Decision-makers are not just evaluating what they see in one photo. They’re forming a conclusion about whether your presence holds up under scrutiny. Whether the signal is real. Whether the level you claim is the level you actually operate at.
A body of evidence answers that question before it ever gets asked.
THE COST OF LOSING COMPARISONS YOU NEVER KNEW YOU WERE IN
Here’s what makes this problem expensive.
Most experts only know about the opportunities they pursued. They do not know about the ones that never materialized because a decision-maker scanned their profile, compared it to someone else, and quietly moved on.
And that silence compounds.
Every day the gap exists between your expertise, track record, and lived experience and your visual signal, you’re losing opportunities you never knew you were in the running for.

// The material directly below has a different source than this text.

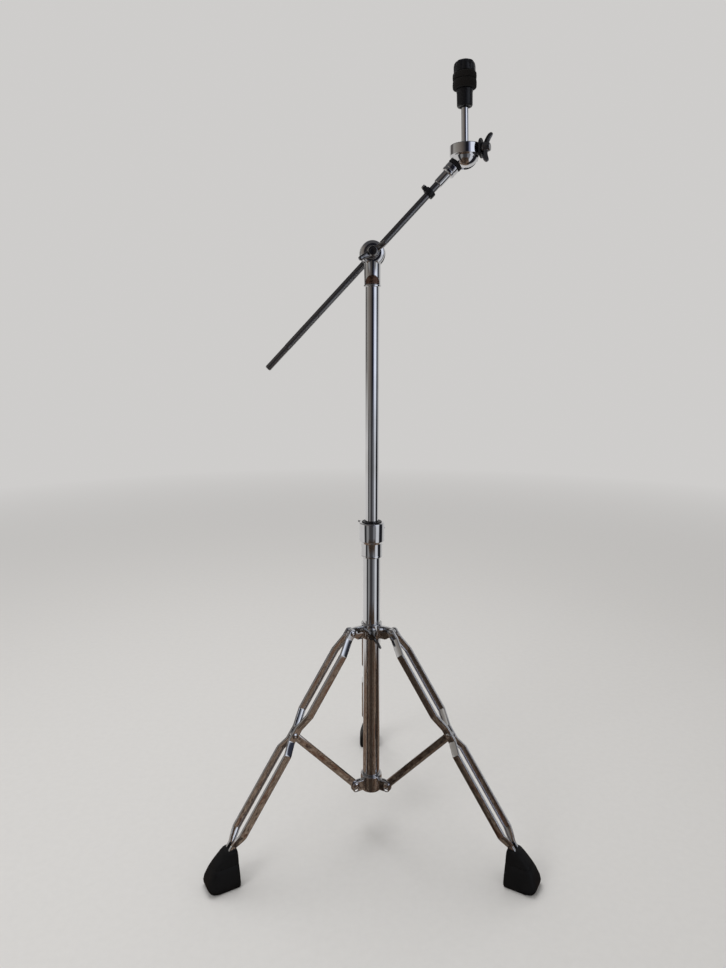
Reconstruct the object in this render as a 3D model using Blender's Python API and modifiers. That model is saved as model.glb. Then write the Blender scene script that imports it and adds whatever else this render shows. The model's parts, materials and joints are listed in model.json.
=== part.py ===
"""Boom stand for a cymbal: a folding tripod, a telescoping tube, a tilting boom rod and a ball tilter.

Lengths are written in millimetres and multiplied by MM. +Z is up, the floor is z = 0, and the
origin is the middle of the space that the stand takes up on the floor. The boom leans towards +X,
one leg points to +Y, and the stand's front faces -Y.
"""

import math

import bmesh
import bpy
from mathutils import Vector

MM = 0.001
GAP = 0.3 * MM

# Upright, whose axis is in front of the origin because the rear leg reaches further back
TUBE_SETBACK = -59.155 * MM
BASE_TUBE_RADIUS = 12.7 * MM
UPPER_TUBE_RADIUS = 9.55 * MM
TUBE_WALL = 1.5 * MM
BASE_TUBE_BOTTOM = 71 * MM
BASE_TUBE_TOP = 478 * MM
UPPER_TUBE_BOTTOM = 380 * MM
TILTER_HEIGHT = 872.8 * MM
RECEIVER_BOTTOM = 829 * MM
TUBE_IN_RECEIVER = 23 * MM
CLAMP_BOTTOM = 447 * MM
CLAMP_STEP = 470 * MM
CLAMP_TOP = 499 * MM
CLAMP_BOLT_HEIGHT = 486 * MM

# Tripod, in the plane of one leg: (distance from the tube's axis, height)
LEG_AZIMUTHS = (90, 210, 330)
LEG_PIVOT = Vector((35.8, 336.0)) * MM
MID_PIVOT = Vector((130.5, 199.0)) * MM
BRACE_PIVOT = Vector((28.5, 84.0)) * MM
BRACE_PIVOT_DROP = 7.7 * MM
LEG_LENGTH = 358.5 * MM
LEG_COLLAR_BOTTOM = 322 * MM
LEG_COLLAR_TOP = 345 * MM
LEG_COLLAR_RADIUS = 15.6 * MM
LEG_BOLT_HEIGHT = 334 * MM
BOTTOM_COLLAR_BOTTOM = 70 * MM
BOTTOM_COLLAR_TOP = 96 * MM
BAR_WIDTH = 11.6 * MM
BAR_TIP = 4 * MM
BAR_DEPTH = 4 * MM
BAR_SHEET = 1.6 * MM
BAR_SPREAD = 15 * MM
BRACE_WIDTH = 11.5 * MM
BRACE_THICKNESS = 3 * MM
LUG_THICKNESS = 6 * MM
RIVET_RADIUS = 2.5 * MM
FOOT_INNER = 223 * MM
FOOT_OUTER = 269 * MM
FOOT_HEIGHT = 54 * MM

# Boom, along its rod: distances from the tilter's axis
BOOM_ANGLE = math.radians(46.2)
BOOM_SETBACK = 17 * MM
BOOM_RADIUS = 4.7 * MM
BOOM_TAIL = -214 * MM
BOOM_HEAD = 149 * MM
STOP_RING_CENTRE = 111.5 * MM
SOCKET_START = 126.9 * MM
GASKET_START = 158.5 * MM
BALL_CENTRE = 179.5 * MM
BALL_RADIUS = 9 * MM
NECK_RADIUS = 4.2 * MM

# Cymbal rod, along its axis: heights above the ball's centre
ROD_LEAN = math.radians(2)
CUP_RADIUS = 20.5 * MM
CUP_TOP = 11.2 * MM
BOWL_RADIUS = 19 * MM
ROD_RADIUS = 4.8 * MM
SLEEVE_BOTTOM = 58.4 * MM
FELT_BOTTOM = 80.6 * MM
FELT_MIDDLE = 91 * MM
FELT_TOP = 99.6 * MM
NUT_TOP = 114.6 * MM

CYMBAL_BOLT_AZIMUTH = math.radians(-25)

BOLT_RADIUS = 3.9 * MM
BOLT_HOLE_RADIUS = 4.3 * MM
FORK_CHEEK = 2.6 * MM
FORK_DEPTH = 19.4 * MM

PALETTE = {
    "chrome": ((0.62, 0.62, 0.63, 1), 0.12, 1.0),
    "dark_chrome": ((0.22, 0.22, 0.24, 1), 0.3, 1.0),
    "zinc_steel": ((0.45, 0.45, 0.45, 1), 0.4, 1.0),
    "black_rubber": ((0.012, 0.012, 0.012, 1), 0.75, 0.0),
    "black_nylon": ((0.012, 0.012, 0.014, 1), 0.4, 0.0),
    "black_felt": ((0.016, 0.014, 0.013, 1), 0.95, 0.0),
}

QUARTER = math.radians(90)
ALONG_X = (0, QUARTER, 0)
ALONG_MINUS_Y = (QUARTER, 0, 0)
ALONG_PLUS_Y = (-QUARTER, 0, 0)


# Scene, materials and the basic shapes


def clear_scene():
    for old in list(bpy.data.objects):
        bpy.data.objects.remove(old, do_unlink=True)


def make_collection(name):
    collection = bpy.data.collections.new(name)
    bpy.context.scene.collection.children.link(collection)
    return collection


def make_material(name):
    colour, roughness, metallic = PALETTE[name]
    material = bpy.data.materials.new(name)
    material.use_nodes = True
    material.diffuse_color = colour
    shader = material.node_tree.nodes["Principled BSDF"]
    shader.inputs["Base Color"].default_value = colour
    shader.inputs["Roughness"].default_value = roughness
    shader.inputs["Metallic"].default_value = metallic
    return material


def make_empty(name, parent, location=(0, 0, 0), rotation=(0, 0, 0)):
    empty = bpy.data.objects.new(name, None)
    empty.empty_display_size = 10 * MM
    PARTS.objects.link(empty)
    place(empty, parent, location, rotation)
    return empty


def place(obj, parent, location, rotation):
    obj.parent = parent
    obj.location = location
    obj.rotation_euler = rotation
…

Opportunities that were within reach. Opportunities that went to someone whose visual signal was clearer. Someone who looked more like what the decision-maker needed in the ten seconds they were willing to spend on that initial scan.
That loss in revenue is what I refer to as the Invisibility Tax.
It does not announce itself. It accumulates quietly. And if it goes unaddressed long enough, the cost is not just missed opportunities.
It is a loss of relevance and standing in your market.
The experts who ignore this long enough do not get rejected by their market. They get forgotten by it.
And it’s a lot harder to recover once that starts happening.
THE REAL QUESTION
The next time someone evaluates you, they will also be evaluating other experts at the same time.
You won’t be in the room when it happens. You won’t know it’s happening. And the outcome will be shaped, in large part, by what your visual presence communicates in the first ten seconds of that scan.
The question isn’t whether you are good enough to win that comparison. No doubt you are.
The question is whether your visual presence is built to make that case before anyone gets close enough to find out.